EB workers at least deserve profit sharing
"I don't want to bring it home to my family," is how one Electric Boat worker described his greatest fear of working in crowded shipyard spaces in this time of coronavirus.
"The petri dish" is how one wife described her husband's workplace at the shipyard these days.
"It's going to spread like wildfire," an EB worker predicted when I chatted with him this week about the growing number of shipyard workers who have tested positive. The company reported 13 cases Tuesday, seven more than on Friday.
A new case of a tradesperson who was working in a crowded building as recently as last week has workers especially on edge.
If it were up to me, I would shut the place down. So submarines are delivered a few months late. The country might lose a few months in designing new ships. Are those worries worth the risk to the region's collective well-being?
Don't we have enough nuclear weapons for the time being?
I'll accept the notion that I don't have all the facts and am not in a position to determine the full impact of putting Electric Boat on pause for the pandemic.
Of course I understand you can't just empty the place out and lock it down, as the tribes thankfully did with their casinos.

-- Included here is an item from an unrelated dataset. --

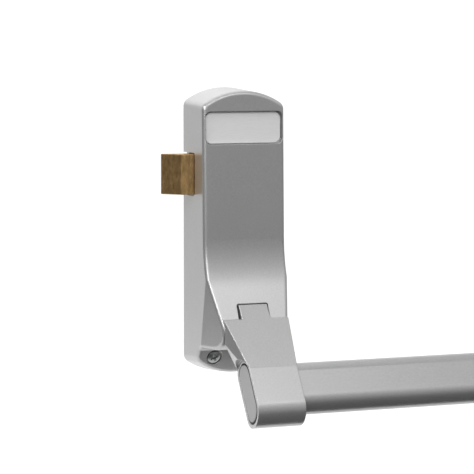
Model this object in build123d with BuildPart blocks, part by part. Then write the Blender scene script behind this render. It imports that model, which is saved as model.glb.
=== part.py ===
from build123d import *
from math import asin, cos, pi, radians, sin, tan
import os

# A panic latch for a single door: a cast housing with a side bolt, and the arm and cross bar that pull it.
# Millimetres. X runs along the door to the right, Z is up, and the door's face is the plane Y = 0.
# Depth is measured from the door towards the user, so a depth d lies at Y = -d.

# Housing cover
HOUSE_W = 66.0            # width across the flat sides
HOUSE_H = 214.0           # height over the arched ends, at the door
ARCH_R = 57.0             # radius of the arched ends
ARCH_DRAFT = 3.5          # slope of the arched ends, degrees
CORNER_R = 6.5            # where an arch meets a side
CORNER_LEAST = 1.0
DEPTH_TOP = 36.5          # depth of the front at the top
DEPTH_SWOOP = 38.5        # depth of the front where the swoop starts
SWOOP_OVER = 66.8         # the swoop starts this far above the pivot
SWOOP_LEAN = 23.0         # lean of the swoop's straight run, degrees
SWOOP_R = 91.0            # radius of the hollow above it
WALL = 2.5                # wall of the casting
RIM_R = 3.0               # rounding of the outer edges
FLANK_LEAN = 0.30         # how far the nose narrows per millimetre of depth
FLANK_RISE = 0.054        # and per millimetre of height
FLANK_X = 32.2            # the narrowed side stands here at FLANK_D
FLANK_D = 43.4
FLANK_OVER = 38.8         # and this far above the pivot

# Arm pivot and nose
PIVOT_D = 45.0
PIVOT_UP = 35.1           # above the housing's lower end
NOSE_R = 13.5             # outer radius of the nose about the pivot
NOSE_MID = -35.0          # middle of the nose's round front, degrees
SHAFT_D = 8.0
SHAFT_FIT = 0.03          # radial clearance of a turning fit
SHAFT_SHY = 0.3           # clearance of the arm's bore between its bushes
ARM_SWING = 22.0          # travel of the arm, degrees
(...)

A shipyard shutdown protecting critical assets would look different.
But I do know that Electric Boat could do a whole lot more for its employees if it indeed must put them and their families at risk for the sake of national defense.
After all, even grocery and pharmacy chains are paying bonuses for employees putting themselves in harm's way doing essential work.
Why can't EB parent General Dynamic do something more for its workers while making enormous profits from public tax dollars? How about sharing some of those profits with employees during the pandemic, instead of continuing to scoop them off the table for shareholders?
Pick a number. How about, for instance, 20% of shipyard profits for the next six months go to the workers who are putting themselves and their families at risk to see that deadlines are met and contract payments are made.
If I could assign a pandemic job to U.S. Rep. Joe Courtney, D-2nd District, who has secured so many rich contracts for General Dynamics, it would be to help the corporation determine a fair formula for the shipyard workers deemed essential to national defense to share in the profits they are helping generate during this health crisis.
It's good to know that the company finally acknowledges that it has been late in creating new protocols to protect workers. Adding a separate shift so conditions are less crowded should have happened much sooner. The company just started asking employees to take their temperature before going to work and stay home if it is higher than 100 degrees.
EB workers I spoke with, who wanted to remain anonymous to protect their jobs, say there hasn't been good direction until recently on proper workplace distancing and the use of masks. They say the cleaning crews are understaffed and overworked. Empty sanitizer dispensers are not filled promptly.
If the company would go into a pause, laid-off employees would be eligible for unemployment compensation. If they can't stop the shipbuilding in Groton, couldn't they at least close all those densely crowded cubicles for designers in New London?
Maybe Gov. Ned Lamont should consider whether designing submarines is as essential as building them.
The company so far has offered only a "loan" of vacation time, so that you can add two weeks off to whatever other leave you are entitled to. That extra vacation time on loan would have to eventually be paid back, in weekly increments.
Workers who are really scared or especially vulnerable because of health conditions also can take unpaid leave during the crisis without consequence. But that's a hard choice for people with mortgage and car payments.
Some can work from home.
Front-line medical workers are risking their health to help save lives. Many other essential workers are helping feed people and get them medicine.
If EB workers are really needed to keep our war machine humming during a pandemic, they ought to at least share in the enormous profits that are still being made.
This is the opinion of David Collins.